:: COLLECTED MATERIAL ::

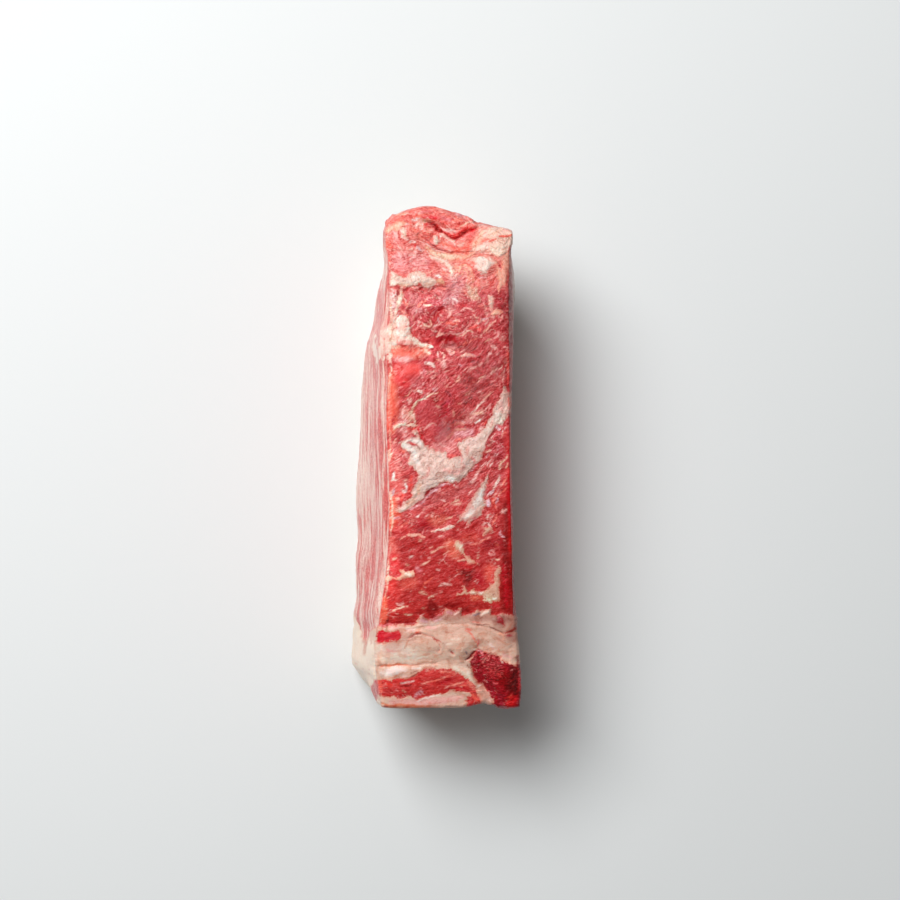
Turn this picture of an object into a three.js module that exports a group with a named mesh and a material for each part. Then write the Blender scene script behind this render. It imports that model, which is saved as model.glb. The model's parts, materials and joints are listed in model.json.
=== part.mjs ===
// A thick raw sirloin steak standing on its fat cap.
// Millimetres. +Z up, +Y from the tail end to the chine end, +X from the left cut face to the right one.
// The body starts as a gridded box. Its edges are rounded, then its six sides are drawn out to the
// outlines of the cut, and the folds, seams and swellings of the meat are pressed into the upper side.
import * as THREE from "three";
import { mergeVertices } from "three/addons/utils/BufferGeometryUtils.js";

// Driving dimensions
const CHINE_REACH = 98.2; // from the middle of the upper side to the tip of the chine end
const TAIL_REACH = 104.4; // and to the tip of the tail end
const UPPER_HALF_WIDTH = 24.3; // the upper side, between the ridges of the two cut faces
const HEIGHT = 71; // fat cap to bone side, at the middle of the length
const FOOT_LEFT = 38; // the left cut face slopes out to here at its foot
const FOOT_RIGHT = 17.5; // the right one slopes in to here
const RIDGE_RADIUS = 3.2; // cut edges round the upper side
const FOOT_RADIUS = 9.5; // soft edges round the fat cap
const CORNER_RADIUS = 6; // how far the two ends are rounded along the length
const CELLS = { thickness: 20, length: 88, height: 11 };
const CROWDING = { thickness: 0.1, length: 0.25, height: 0.45 }; // how far the cells crowd to the edges

const HALF = new THREE.Vector3(UPPER_HALF_WIDTH, (CHINE_REACH + TAIL_REACH) / 2, HEIGHT / 2);

const { lerp, smoothstep } = THREE.MathUtils;

// 1 at a place and fading out over a reach on both sides
const swell = (at, middle, reach) => Math.exp(-(((at - middle) / reach) ** 2));

// A straight edge with swellings, each given as how far out it goes, where along the length, and its reach
const edge = (base, swellings) => (y) =>
  swellings.reduce((sum, [out, middle, reach]) => sum + out * swell(y, middle, reach), base);

// Ridges of the upper side
const ridgeLeft = edge(UPPER_HALF_WIDTH, [
  [2.2, 88, 12], // beside the chine fold
  [1.2, 12, 18], // at the middle
  [5.4, -82, 28], // the tail flares
]);
const ridgeRight = edge(UPPER_HALF_WIDTH, [[4.2, -97, 30]]); // the tail flares

// Feet of the cut faces. The left one draws in towards the chine end.
const CHINE_FOOT_DRAWN_IN = 12.5;
const footLeftEdge = edge(FOOT_LEFT, [
  [3.4, -78, 34], // the tail flares
  [1.6, 63, 8], // a bump before the chine end
]);
const footLeft = (y) => footLeftEdge(y) - CHINE_FOOT_DRAWN_IN * smoothstep(y, 22, 84);
const footRight = edge(FOOT_RIGHT, [
  [4.5, -85, 30], // the tail flares
  [2.5, 50, 30], // below the bulge
]);

// The upper side is arched, and falls away to both ends.
const CHINE_FALL = 11;
const MIDDLE_FALL = 3;
const TAIL_FALL = 13;
const upperHeight = (y) =>
  HEIGHT
  - CHINE_FALL * smoothstep(y, 48, 106) ** 1.4
  - MIDDLE_FALL * smoothstep(-y, 5, 60)
  - TAIL_FALL * smoothstep(-y, 50, 118);

// The fat cap lies flat under most of the steak and curls up towards the chine end.
const CAP_CURL = 24;
const capLift = (y) => CAP_CURL * smoothstep(y, 58, 108) ** 1.4;

// The chine end is drawn out to a tip left of its middle and falls away to the right.
const CHINE_TIP = -6;
const TIP_ROUNDING = 6.3;
const TIP_SLOPE = 9;
function chineEnd(x) {
  const side = x - CHINE_TIP;
  return side < 0
    ? CHINE_REACH - TIP_ROUNDING * (side / 20) ** 2
    : CHINE_REACH - TIP_SLOPE * smoothstep(side, -2, 30);
}

// The tail end is cut nearly straight, with a notch at its upper edge beside the dark muscle.
const TAIL_NOTCH = 1.7;
const tailEnd = (x, up) => -TAIL_REACH + TAIL_NOTCH * swell(x, 11, 6) * smoothstep(up, 0.45, 0.95);

// The trimmed ends are a little uneven.
const endRelief = (x, z) => 0.7 * Math.sin(x / 7.5 + z / 13) + 0.5 * Math.sin(z / 8.5 - x / 19 + 1);

// Relief of the upper side. Places are in millimetres from the middle of the upper side.

// Swellings and hollows: middle, reach along its own two axes, turn in degrees, and rise
const MOUNDS = [
  { at: [0, 93.5], reach: [15, 5.5], turn: -8, rise: 2.4 }, // flap rolled over the chine fold
  { at: [-18, 84], reach: [8, 8], turn: 0, rise: 1.6 }, // left end of the roll
  { at: [17, 84], reach: [9, 8], turn: 0, rise: 1.3 }, // fat corner right of the fold
  { at: [-12, 68], reach: [14, 4], turn: 6, rise: 1.5 }, // fat ridge across the left half
  { at: [13, 71], reach: [7, 5], turn: 0, rise: 1.2 }, // fat knob
  { at: [-3, 55], reach: [5, 4], turn: 60, rise: -1.8 }, // torn hollow
  { at: [-2, 42.5], reach: [6, 4], turn: 10, rise: -2.2 }, // torn hollow
  { at: [-17, 45], reach: [6, 7], turn: -30, rise: 1.2 }, // fat wedge on the left ridge
  { at: [-18, 28], reach: [7, 16], turn: 0, rise: 1.4 }, // smooth lean along the left ridge
  { at: [-4, 13], reach: [8, 12], turn: -20, rise: -2.6 }, // deep red muscle, sunk between ridges
  { at: [15, 22], reach: [8, 16], turn: -35, rise: 1.2 }, // fibre bundle right of it
  { at: [4, -5], reach: [17, 7], turn: 30, rise: 1.6 }, // fat patch where the bone was
  { at: [9, -22], reach: [5, 12], turn: -38, rise: 0.8 }, // fat streak
  { at: [-8, -42], reach: [16, 14], turn: 15, rise: 1.0 }, // eye muscle towards the tail
  { at: [-6, -79], reach: [22, 7], turn: 4, rise: 2.0 }, // thick fat band before the tail
  { at: [8, -78], reach: [7, 5], turn: 0, rise: 1.0 }, // pale knob in the band
  { at: [-10, -92], reach: [17, 4.5], turn: 8, rise: 1.0 }, // flank muscle strip
  { at: [20, -92], reach: [7, 11], turn: 25, rise: 1.6 }, // dark muscle at the tail corner
];

// Creases: half width, depth and a line of points
const CREASES = [
  crease(3.2, 3.2, [-10, 90.5], [-5.5, 87.6], [1.5, 84.4], [7, 86.4], [12.5, 89.4]), // chine fold
  crease(2.3, 1.4, [-12, 85], [-3.5, 79.6], [3.5, 77.8], [11, 80.6]), // seam under the fold
  crease(2.3, 1.1, [10, 78.6], [17, 77.4], [20, 74]), // seam to the right ridge
  crease(2.4, 1.5, [-20, 64], [-14, 63.6], [-6, 64.8]), // gap under the fat ridge
  crease(2.6, 1.6, [-14, -21], [-4, -15.5], [4, -13.6], [12, -4]), // under the fat patch
  crease(2.3, 1.5, [-30, -70], [-12, -68.6], [-2, -65.4], [14, -66.5], [28, -65]), // eye muscle to fat band
  crease(2.3, 1.1, [-30, -87], [-9, -85.4], [2, -85.4], [9, -90], [14, -96]), // fat band to flank strip
  crease(2.5, 2.1, [7, -85], [10.5, -80], [19, -82.5], [28, -86]), // fat band to dark muscle
  crease(2.5, 1.8, [8, -84], [11, -92], [16, -100]), // flank strip to dark muscle
];

// A smooth line through places on the upper side, as a run of short straight pieces
function crease(half, depth, ...places) {
  const curve = new THREE.CatmullRomCurve3(places.map(([x, y]) => new THREE.Vector3(x, y, 0)));
  const steps = curve.getPoints(6 * (places.length - 1));
  return { half, depth, pieces: steps.slice(1).map((end, i) => new THREE.Line3(steps[i], end)) };
}

function moundRise(x, y, { at, reach, turn, rise }) {
  const angle = THREE.MathUtils.degToRad(turn);
  const [dx, dy] = [x - at[0], y - at[1]];
  const along = dx * Math.cos(angle) + dy * Math.sin(angle);
  const across = dy * Math.cos(angle) - dx * Math.sin(angle);
  return rise * Math.exp(-((along / reach[0]) ** 2) - (across / reach[1]) ** 2);
}

const point = new THREE.Vector3();
const nearest = new THREE.Vector3();

function creaseFall(x, y, { half, depth, pieces }) {
  point.set(x, y, 0);
  const distances = pieces.map((piece) => piece.closestPointToPoint(point, true, nearest).distanceTo(point));
  return depth * Math.exp(-((Math.min(...distances) / half) ** 2));
}

function upperRelief(x, y) {
  const rise = MOUNDS.reduce((sum, mound) => sum + moundRise(x, y, mound), 0);
  const fall = Math.max(...CREASES.map((line) => creaseFall(x, y, line)));
  return rise - fall;
}

// Relief of the cut faces, outwards. The eye muscle stands a little proud of the fat cap below it
// and of the fat at the tail, with a shallow seam between them.
const CAP_THICKNESS = 9;
const TAIL_SEAM = -74; // where along the length the eye muscle ends
const EYE_RISE = 1.5;
const SEAM_DEPTH = 0.9;
const UNEVENNESS = 0.35;

function cutFaceRelief(y, z) {
  const capTop = capLift(y) + CAP_THICKNESS + 4 * swell(y, 70, 25);
  const eye = smoothstep(z, capTop - 3, capTop + 9) * smoothstep(y, TAIL_SEAM - 4, TAIL_SEAM + 10);
  const seam = swell(z, capTop, 3) * smoothstep(y, TAIL_SEAM, TAIL_SEAM + 12) + swell(y, TAIL_SEAM, 3.5);
  const waves = Math.sin(y / 11.3 + z / 19) + 0.7 * Math.sin(z / 7.9 - y / 17 + 2);
  return EYE_RISE * eye - SEAM_DEPTH * seam + UNEVENNESS * waves;
}

// The right face bulges low down behind the chine end.
const BULGE = 7;
const rightBulge = (y, z) => BULGE * swell(y, 60, 22) * swell(z, 32, 22);

// A point of the gridded box, each coordinate from -1 to 1, with its edges rounded, still from -1 to 1
function rounded(corner) {
  const box = corner.clone().multiply(HALF);
  const radius = lerp(FOOT_RADIUS, RIDGE_RADIUS, smoothstep(corner.z, -0.4, 0.7));
  const radii = new THREE.Vector3(radius, Math.max(radius, CORNER_RADIUS), radius);
  const flat = HALF.clone().sub(radii);
  const inner = box.clone().clamp(flat.clone().negate(), flat);
  const out = box.clone().sub(inner).divide(radii);
  const reach = Math.max(Math.abs(out.x), Math.abs(out.y), Math.abs(out.z));
  if (reach > 0) out.multiplyScalar(reach / out.length());
  return inner.add(out.multiply(radii)).divide(HALF);
}

// The point of the steak that a point of the gridded box goes to
function steakPoint(corner) {
  const r = rounded(corner);
  const [across, along, up] = [(r.x + 1) / 2, (r.y + 1) / 2, (r.z + 1) / 2];
  const height = up * HEIGHT;
  const face = smoothstep(up, 0, 0.12) * smoothstep(1 - up, 0, 0.12); // ridges and feet stay as drawn
  const roughX = r.x * HALF.x;
  const y = lerp(tailEnd(roughX, up), chineEnd(roughX), along) + face * r.y ** 21 * endRelief(roughX, height);

  let left = -lerp(footLeft(y), ridgeLeft(y), up ** 1.1);
  let right = lerp(footRight(y), ridgeRight(y), up ** 1.1);
  left -= face * cutFaceRelief(y, height);
  right += face * (cutFaceRelief(y, height) + rightBulge(y, height));
  const x = lerp(left, right, across);

  const low = capLift(y);
  const high = upperHeight(y) + smoothstep(up, 0.55, 1) * upperRelief(x, y);
  const z = lerp(low, high, up);
  return new THREE.Vector3(x, y, z);
}

// Moves the grid lines between -1 and 1 towards both ends
const crowd = (t, share) => t + (share * Math.sin(Math.PI * t)) / Math.PI;

function steakGeometry() {
  const box = new THREE.BoxGeometry(2, 2, 2, CELLS.thickness, CELLS.length, CELLS.height);
  box.deleteAttribute("normal");
  box.deleteAttribute("uv");
  const geometry = mergeVertices(box, 1e-4);
  const places = geometry.getAttribute("position");
  const corner = new THREE.Vector3();
  for (let i = 0; i < places.count; i++) {
    corner.fromBufferAttribute(places, i);
    corner.set(
      crowd(corner.x, CROWDING.thickness),
      crowd(corner.y, CROWDING.length),
      crowd(corner.z, CROWDING.height),
    );
    places.setXYZ(i, ...steakPoint(corner));
  }
  geometry.computeBoundingBox();
  const middle = geometry.boundingBox.getCenter(new THREE.Vector3());
  geometry.translate(-middle.x, -middle.y, -geometry.boundingBox.min.z);
  geometry.computeVertexNormals();
  return geometry;
}

const flesh = new THREE.MeshStandardMaterial({ color: 0xc4544c, roughness: 0.45, metalness: 0 });

const steak = new THREE.Mesh(steakGeometry(), flesh);
steak.name = "steak";

const part = new THREE.Group();
part.add(steak);

export default part;
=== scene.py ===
import json
import math

import bpy
import numpy as np
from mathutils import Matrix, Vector, noise

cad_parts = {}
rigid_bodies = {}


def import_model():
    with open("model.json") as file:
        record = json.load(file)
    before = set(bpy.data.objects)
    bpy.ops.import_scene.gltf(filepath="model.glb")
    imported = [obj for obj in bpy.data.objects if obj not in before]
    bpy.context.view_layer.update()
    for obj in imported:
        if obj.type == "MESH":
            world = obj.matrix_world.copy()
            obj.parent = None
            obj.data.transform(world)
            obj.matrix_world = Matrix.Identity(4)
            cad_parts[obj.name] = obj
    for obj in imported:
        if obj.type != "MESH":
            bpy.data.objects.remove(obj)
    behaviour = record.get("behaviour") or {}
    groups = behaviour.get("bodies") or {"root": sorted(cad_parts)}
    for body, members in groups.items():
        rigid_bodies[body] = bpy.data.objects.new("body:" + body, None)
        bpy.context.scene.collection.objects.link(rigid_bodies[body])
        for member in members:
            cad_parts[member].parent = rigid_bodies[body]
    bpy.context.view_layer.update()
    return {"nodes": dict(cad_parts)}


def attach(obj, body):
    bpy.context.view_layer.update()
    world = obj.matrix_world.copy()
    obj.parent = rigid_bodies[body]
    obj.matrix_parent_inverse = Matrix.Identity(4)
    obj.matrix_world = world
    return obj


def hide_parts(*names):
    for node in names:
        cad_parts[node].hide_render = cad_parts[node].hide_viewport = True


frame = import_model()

noise.seed_set(5)  # without it, the noise would differ from one run to the next

MM = 0.001
MIDDLE = np.array([5.0, 3.4, 0.0])  # the middle of the upper side, in the frame's millimetres
HEIGHT = 72  # of the upper side
EYE_HEIGHT = 1000  # of the camera, above the upper side


# ---------------------------------------------------------------- shape of the solid

HALF_WIDTH = 24.3  # of the upper side, before its sides swell out
HALF_SIZE = np.array([HALF_WIDTH, 101.3, 35.5])  # of the plain solid, with its sides drawn straight
RIDGE_RADIUS = np.array([3.2, 6.0, 3.2])  # of the plain solid's edges, across, along and up
LEAN_ALONG = 3.1  # how far the plain solid's middle lies towards the tail
CREST = 71  # the upper side's greatest height
UPPER_DEPTH = 4.5  # how far down its edges the upper side is divided finely


def smooth(value, low, high):
    """Goes from 0 to 1 with soft ends, as value goes from low to high."""
    t = np.clip((value - low) / (high - low), 0, 1)
    return t * t * (3 - 2 * t)


def swell(at, middle, reach):
    """A soft hump of height 1."""
    return np.exp(-(((at - middle) / reach) ** 2))


def ridge_left(y):
    """Where the upper side meets the left cut face."""
    chine_swell, eye_swell = 2.2 * swell(y, 88, 12), 1.2 * swell(y, 12, 18)
    tail_flare = 5.4 * swell(y, -82, 28)
    return -(HALF_WIDTH + chine_swell + eye_swell + tail_flare)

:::

# [TASK REQUIREMENTS]
Retype, exactly and only, the lines running from the one with "obj.matrix_world = world" through the final line of the listing above.

# [ANSWER FOR THE TASK]
    obj.matrix_world = world
    return obj


def hide_parts(*names):
    for node in names:
        cad_parts[node].hide_render = cad_parts[node].hide_viewport = True


frame = import_model()

noise.seed_set(5)  # without it, the noise would differ from one run to the next

MM = 0.001
MIDDLE = np.array([5.0, 3.4, 0.0])  # the middle of the upper side, in the frame's millimetres
HEIGHT = 72  # of the upper side
EYE_HEIGHT = 1000  # of the camera, above the upper side


# ---------------------------------------------------------------- shape of the solid

HALF_WIDTH = 24.3  # of the upper side, before its sides swell out
HALF_SIZE = np.array([HALF_WIDTH, 101.3, 35.5])  # of the plain solid, with its sides drawn straight
RIDGE_RADIUS = np.array([3.2, 6.0, 3.2])  # of the plain solid's edges, across, along and up
LEAN_ALONG = 3.1  # how far the plain solid's middle lies towards the tail
CREST = 71  # the upper side's greatest height
UPPER_DEPTH = 4.5  # how far down its edges the upper side is divided finely


def smooth(value, low, high):
    """Goes from 0 to 1 with soft ends, as value goes from low to high."""
    t = np.clip((value - low) / (high - low), 0, 1)
    return t * t * (3 - 2 * t)


def swell(at, middle, reach):
    """A soft hump of height 1."""
    return np.exp(-(((at - middle) / reach) ** 2))


def ridge_left(y):
    """Where the upper side meets the left cut face."""
    chine_swell, eye_swell = 2.2 * swell(y, 88, 12), 1.2 * swell(y, 12, 18)
    tail_flare = 5.4 * swell(y, -82, 28)
    return -(HALF_WIDTH + chine_swell + eye_swell + tail_flare)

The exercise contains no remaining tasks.